## Task to carry out
Can the data below be echoed back word for word?

## Dataset extract

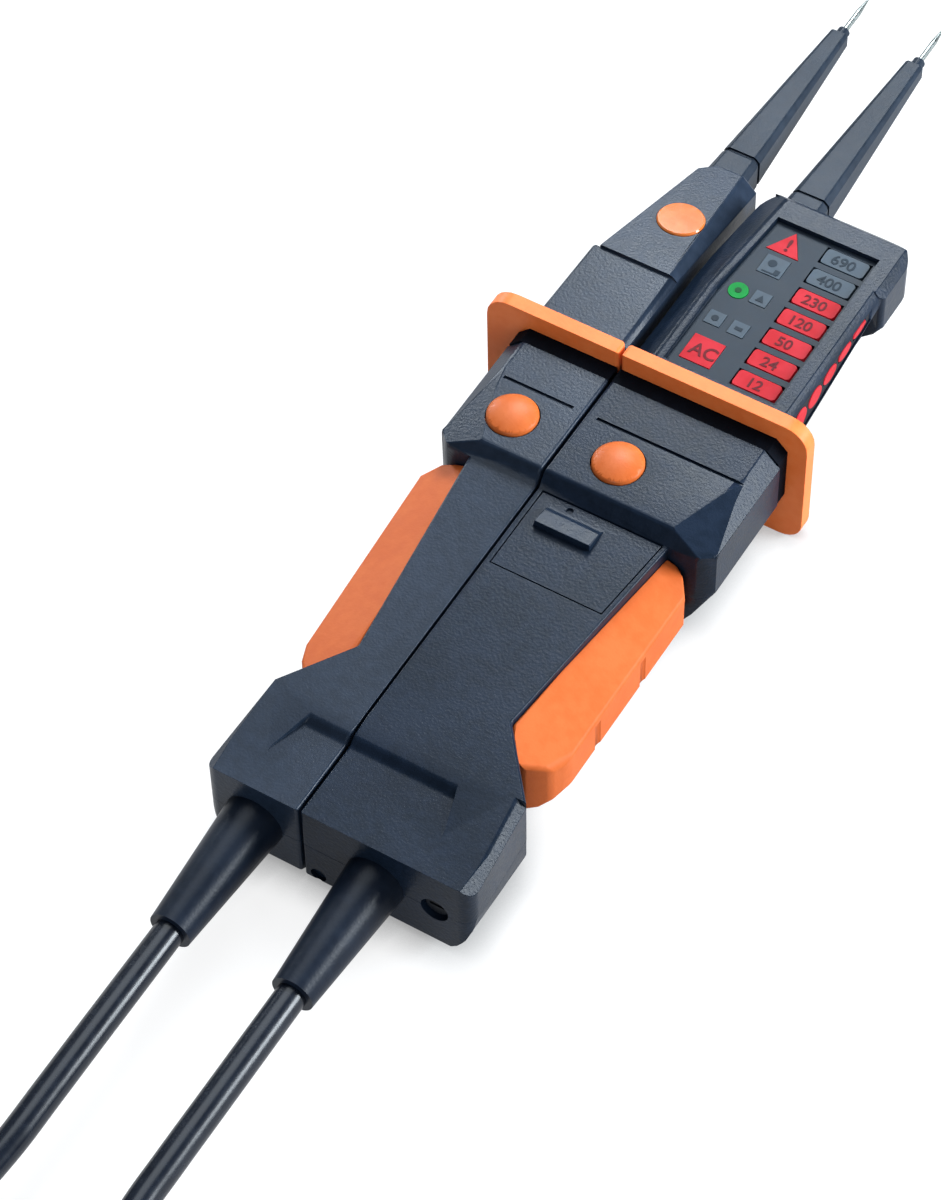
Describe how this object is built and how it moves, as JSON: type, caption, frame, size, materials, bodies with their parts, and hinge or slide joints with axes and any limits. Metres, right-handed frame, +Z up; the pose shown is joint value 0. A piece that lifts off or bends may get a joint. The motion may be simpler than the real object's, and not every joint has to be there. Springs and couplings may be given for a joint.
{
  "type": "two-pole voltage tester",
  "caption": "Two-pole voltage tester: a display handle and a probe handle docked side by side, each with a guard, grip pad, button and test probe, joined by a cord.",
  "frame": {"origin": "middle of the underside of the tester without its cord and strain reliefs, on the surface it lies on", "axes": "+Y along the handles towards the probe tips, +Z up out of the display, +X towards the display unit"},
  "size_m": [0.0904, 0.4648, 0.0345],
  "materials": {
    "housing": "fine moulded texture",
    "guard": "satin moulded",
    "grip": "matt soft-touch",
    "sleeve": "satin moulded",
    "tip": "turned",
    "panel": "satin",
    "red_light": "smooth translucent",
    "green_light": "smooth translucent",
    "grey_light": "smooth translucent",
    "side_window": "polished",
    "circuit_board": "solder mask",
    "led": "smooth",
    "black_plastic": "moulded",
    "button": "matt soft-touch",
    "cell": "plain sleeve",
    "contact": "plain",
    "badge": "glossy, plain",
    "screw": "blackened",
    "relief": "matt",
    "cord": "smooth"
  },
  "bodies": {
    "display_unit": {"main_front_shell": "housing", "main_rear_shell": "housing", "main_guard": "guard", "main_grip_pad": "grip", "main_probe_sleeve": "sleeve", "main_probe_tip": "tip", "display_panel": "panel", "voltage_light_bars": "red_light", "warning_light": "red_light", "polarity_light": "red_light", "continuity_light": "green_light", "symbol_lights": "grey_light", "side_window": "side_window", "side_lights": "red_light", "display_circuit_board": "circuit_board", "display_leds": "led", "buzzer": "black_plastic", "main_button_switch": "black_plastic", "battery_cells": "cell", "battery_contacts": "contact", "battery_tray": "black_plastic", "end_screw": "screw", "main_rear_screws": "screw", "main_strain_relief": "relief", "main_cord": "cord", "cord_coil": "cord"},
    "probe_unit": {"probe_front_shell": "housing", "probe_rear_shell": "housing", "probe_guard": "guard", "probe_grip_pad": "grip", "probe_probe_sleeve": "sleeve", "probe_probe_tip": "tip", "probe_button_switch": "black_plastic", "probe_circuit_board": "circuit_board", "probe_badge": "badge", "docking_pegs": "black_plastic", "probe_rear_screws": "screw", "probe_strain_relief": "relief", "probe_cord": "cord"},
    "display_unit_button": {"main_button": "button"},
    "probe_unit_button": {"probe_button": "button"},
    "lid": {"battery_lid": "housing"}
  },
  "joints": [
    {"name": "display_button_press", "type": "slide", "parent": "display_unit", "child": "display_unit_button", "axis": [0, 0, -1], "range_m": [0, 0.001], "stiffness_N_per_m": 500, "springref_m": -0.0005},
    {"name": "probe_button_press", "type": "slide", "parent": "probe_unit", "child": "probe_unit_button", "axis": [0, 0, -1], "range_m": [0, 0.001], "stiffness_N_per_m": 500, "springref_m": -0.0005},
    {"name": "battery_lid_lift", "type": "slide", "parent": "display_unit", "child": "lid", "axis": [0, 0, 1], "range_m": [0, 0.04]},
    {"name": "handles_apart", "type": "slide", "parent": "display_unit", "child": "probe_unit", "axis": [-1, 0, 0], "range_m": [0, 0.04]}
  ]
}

## Answer to this problem
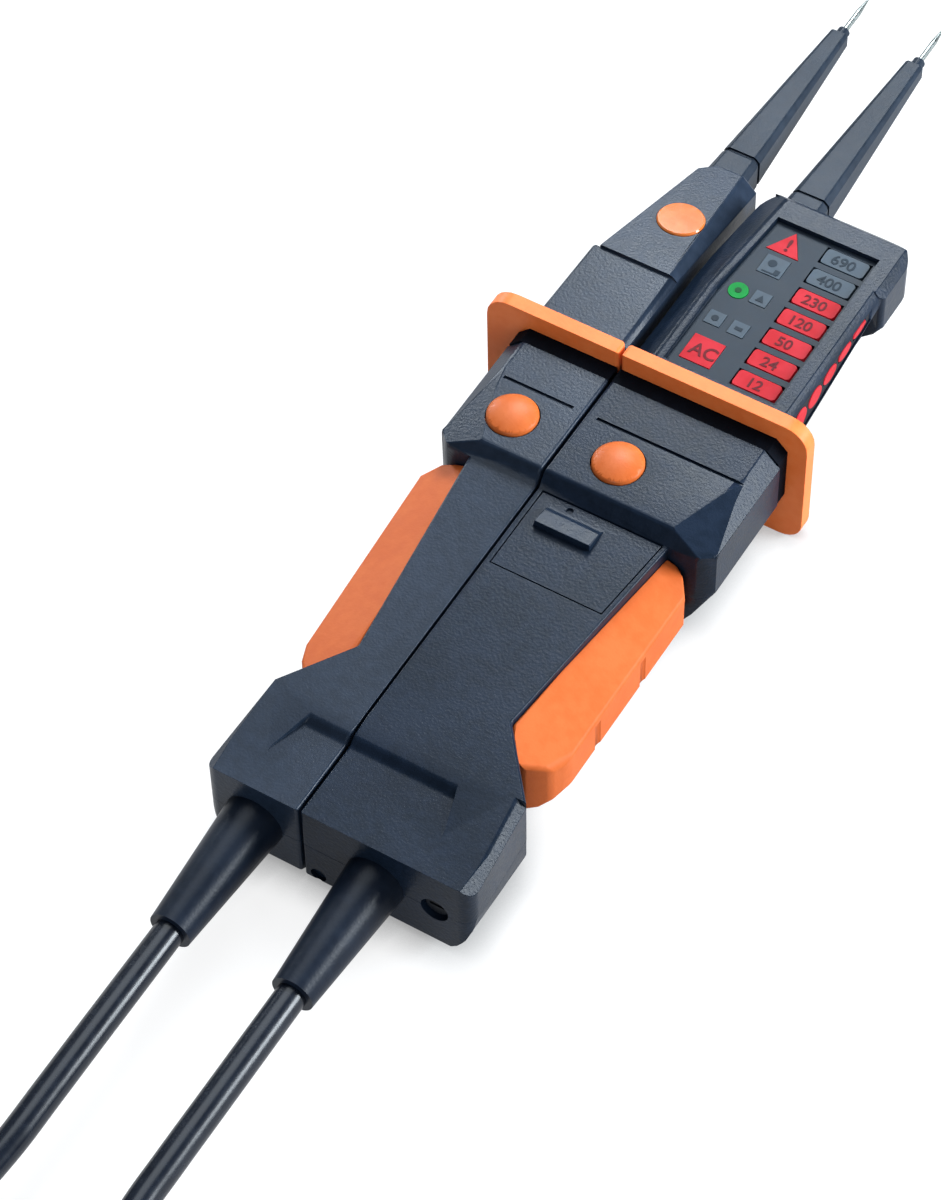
Describe how this object is built and how it moves, as JSON: type, caption, frame, size, materials, bodies with their parts, and hinge or slide joints with axes and any limits. Metres, right-handed frame, +Z up; the pose shown is joint value 0. A piece that lifts off or bends may get a joint. The motion may be simpler than the real object's, and not every joint has to be there. Springs and couplings may be given for a joint.
{
  "type": "two-pole voltage tester",
  "caption": "Two-pole voltage tester: a display handle and a probe handle docked side by side, each with a guard, grip pad, button and test probe, joined by a cord.",
  "frame": {"origin": "middle of the underside of the tester without its cord and strain reliefs, on the surface it lies on", "axes": "+Y along the handles towards the probe tips, +Z up out of the display, +X towards the display unit"},
  "size_m": [0.0904, 0.4648, 0.0345],
  "materials": {
    "housing": "fine moulded texture",
    "guard": "satin moulded",
    "grip": "matt soft-touch",
    "sleeve": "satin moulded",
    "tip": "turned",
    "panel": "satin",
    "red_light": "smooth translucent",
    "green_light": "smooth translucent",
    "grey_light": "smooth translucent",
    "side_window": "polished",
    "circuit_board": "solder mask",
    "led": "smooth",
    "black_plastic": "moulded",
    "button": "matt soft-touch",
    "cell": "plain sleeve",
    "contact": "plain",
    "badge": "glossy, plain",
    "screw": "blackened",
    "relief": "matt",
    "cord": "smooth"
  },
  "bodies": {
    "display_unit": {"main_front_shell": "housing", "main_rear_shell": "housing", "main_guard": "guard", "main_grip_pad": "grip", "main_probe_sleeve": "sleeve", "main_probe_tip": "tip", "display_panel": "panel", "voltage_light_bars": "red_light", "warning_light": "red_light", "polarity_light": "red_light", "continuity_light": "green_light", "symbol_lights": "grey_light", "side_window": "side_window", "side_lights": "red_light", "display_circuit_board": "circuit_board", "display_leds": "led", "buzzer": "black_plastic", "main_button_switch": "black_plastic", "battery_cells": "cell", "battery_contacts": "contact", "battery_tray": "black_plastic", "end_screw": "screw", "main_rear_screws": "screw", "main_strain_relief": "relief", "main_cord": "cord", "cord_coil": "cord"},
    "probe_unit": {"probe_front_shell": "housing", "probe_rear_shell": "housing", "probe_guard": "guard", "probe_grip_pad": "grip", "probe_probe_sleeve": "sleeve", "probe_probe_tip": "tip", "probe_button_switch": "black_plastic", "probe_circuit_board": "circuit_board", "probe_badge": "badge", "docking_pegs": "black_plastic", "probe_rear_screws": "screw", "probe_strain_relief": "relief", "probe_cord": "cord"},
    "display_unit_button": {"main_button": "button"},
    "probe_unit_button": {"probe_button": "button"},
    "lid": {"battery_lid": "housing"}
  },
  "joints": [
    {"name": "display_button_press", "type": "slide", "parent": "display_unit", "child": "display_unit_button", "axis": [0, 0, -1], "range_m": [0, 0.001], "stiffness_N_per_m": 500, "springref_m": -0.0005},
    {"name": "probe_button_press", "type": "slide", "parent": "probe_unit", "child": "probe_unit_button", "axis": [0, 0, -1], "range_m": [0, 0.001], "stiffness_N_per_m": 500, "springref_m": -0.0005},
    {"name": "battery_lid_lift", "type": "slide", "parent": "display_unit", "child": "lid", "axis": [0, 0, 1], "range_m": [0, 0.04]},
    {"name": "handles_apart", "type": "slide", "parent": "display_unit", "child": "probe_unit", "axis": [-1, 0, 0], "range_m": [0, 0.04]}
  ]
}